El mundo está a punto de saltar por los aires, de irse a la mierda, y a estos no se les ocurren nada más que estupideces, banalidades. No quieren guerras, pero se la han declarado a tradiciones que siguen vivas en el pueblo porque nos gustan. España es un país libre, se supone, en el que no obligan a nadie a ir a misa o a ver un portal de belén. Yo mismo no voy nunca a misa, solo cuando alguna vez he llevado a mi madre, que es creyente y la respeto. Y aunque me aburro oyendo al cura, disfruto viendo cómo ella es feliz.
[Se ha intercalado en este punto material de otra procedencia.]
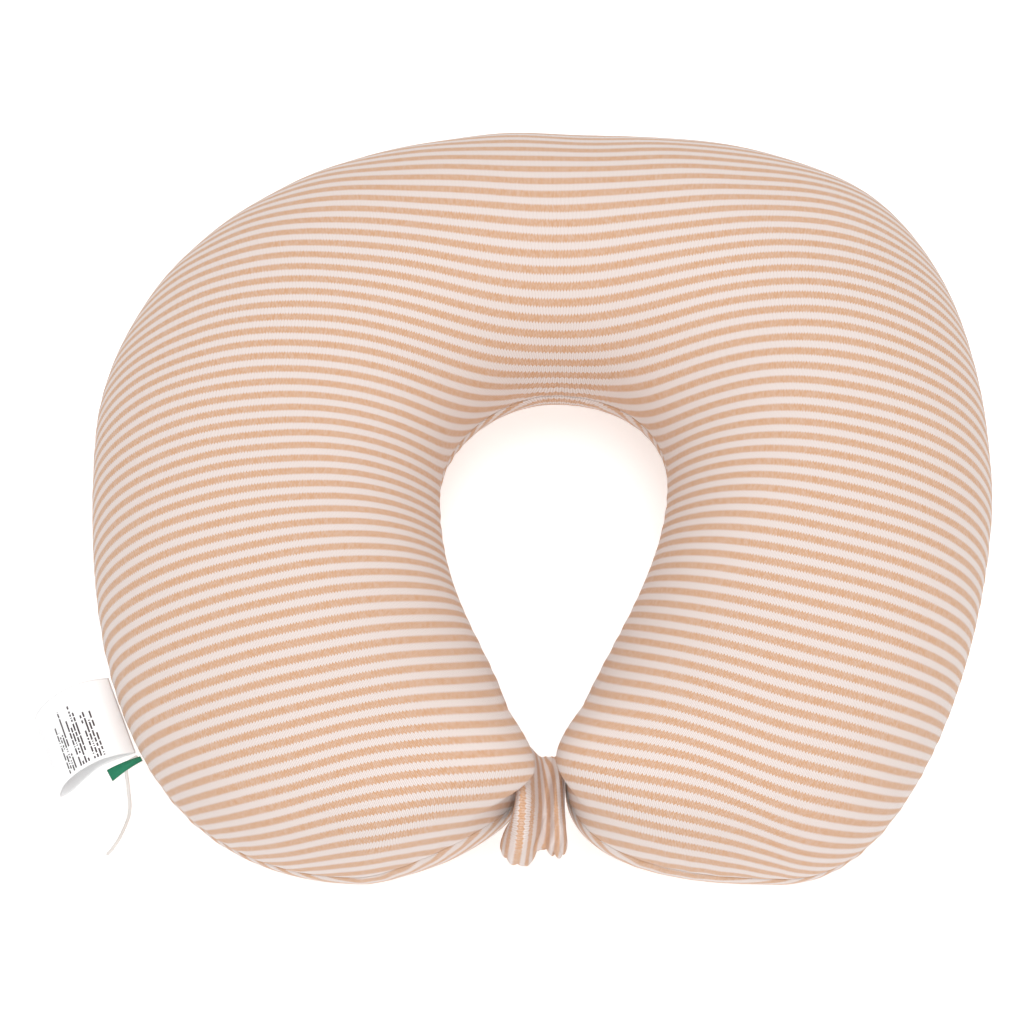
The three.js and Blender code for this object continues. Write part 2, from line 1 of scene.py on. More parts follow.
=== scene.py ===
"""A U-shaped nursing pillow in a striped jersey cover, with its zip, tie, label, tab and string.

Lengths are metres in the row frame: x runs across the pillow, y from the arm tips to the
back, z up from the surface that it lies on. The pillow's own frame, in which its seams are
drawn, has x = 0 at the middle of the back.
"""
import logging
import math
from dataclasses import dataclass, field
from enum import Enum

import bmesh
import bpy
import numpy as np
from mathutils import Matrix, Vector


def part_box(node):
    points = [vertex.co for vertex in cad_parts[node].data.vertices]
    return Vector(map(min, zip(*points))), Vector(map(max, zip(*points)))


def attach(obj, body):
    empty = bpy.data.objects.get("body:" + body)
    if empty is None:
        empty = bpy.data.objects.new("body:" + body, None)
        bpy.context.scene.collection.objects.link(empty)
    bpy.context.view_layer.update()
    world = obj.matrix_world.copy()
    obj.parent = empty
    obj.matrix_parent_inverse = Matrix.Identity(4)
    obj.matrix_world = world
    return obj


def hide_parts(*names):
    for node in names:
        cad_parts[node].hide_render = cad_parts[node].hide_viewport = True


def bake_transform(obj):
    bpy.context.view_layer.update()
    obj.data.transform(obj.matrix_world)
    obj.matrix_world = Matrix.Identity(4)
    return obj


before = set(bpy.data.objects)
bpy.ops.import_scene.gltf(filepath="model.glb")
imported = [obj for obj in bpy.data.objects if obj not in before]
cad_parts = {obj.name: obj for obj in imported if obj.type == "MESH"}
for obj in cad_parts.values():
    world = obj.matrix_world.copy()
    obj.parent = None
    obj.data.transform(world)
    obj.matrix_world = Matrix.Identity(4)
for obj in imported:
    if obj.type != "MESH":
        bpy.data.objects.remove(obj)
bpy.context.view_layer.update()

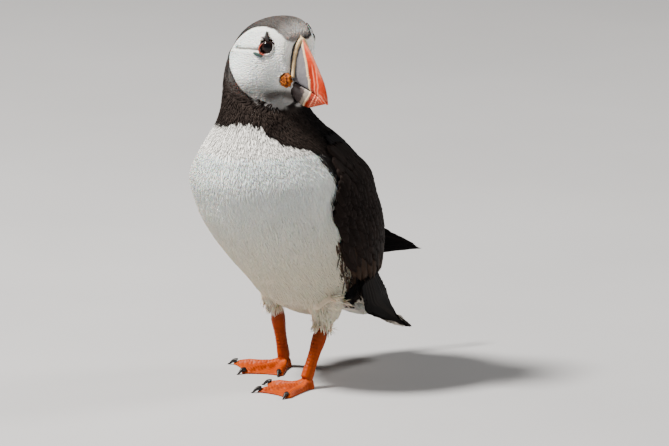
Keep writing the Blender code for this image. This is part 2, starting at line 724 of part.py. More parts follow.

Tampoco me gusta Se llama copla o Menuda noche, y veo a veces esos horribles programas de la nuestra, porque sé que le hace feliz que comparta con ella esos momentos. Tampoco le gustaba a mi madre andar diez kilómetros algunos días para ir a trabajar a un almacén de aceitunas de Coria del Río, El Pollo, que es de lo que comíamos en casa, y lo hizo siempre sin quejarse, con amor, porque nos quería, porque éramos sus hijos.

Estos que gobiernan y los que quieren gobernar no nos quieren para nada, solo para que les ayudemos a alcanzar el poder. No nos respetan, en general, porque respetar es aceptar el criterio del otro, aunque sea distinto al tuyo. Esta nueva izquierda no me gusta nada, entre otras cosas, porque nos está diseñando ya un modelo de vida sin ni siquiera haber llegado al Gobierno. No un modelo que sirva para mejorar la vida de todos, sino la de quienes ellos suponen que los van a llevar al poder, que es lo único que les interesa. Quienes no estén con ellos, son sus enemigos y esa es una manera desacertada de hacer política.

Yo era comunista hasta que me di cuenta de que el comunismo no existe, al menos en España. Ahora soy solo de izquierdas, pero no me siento representado por estos que pretenden decirme cómo he de vivir, qué tradiciones debo de olvidar y a quién tengo que odiar. Me gustaba más la izquierda flexible y fresca de la Transición, que estos de ahora han convertido en un sancocho intragable.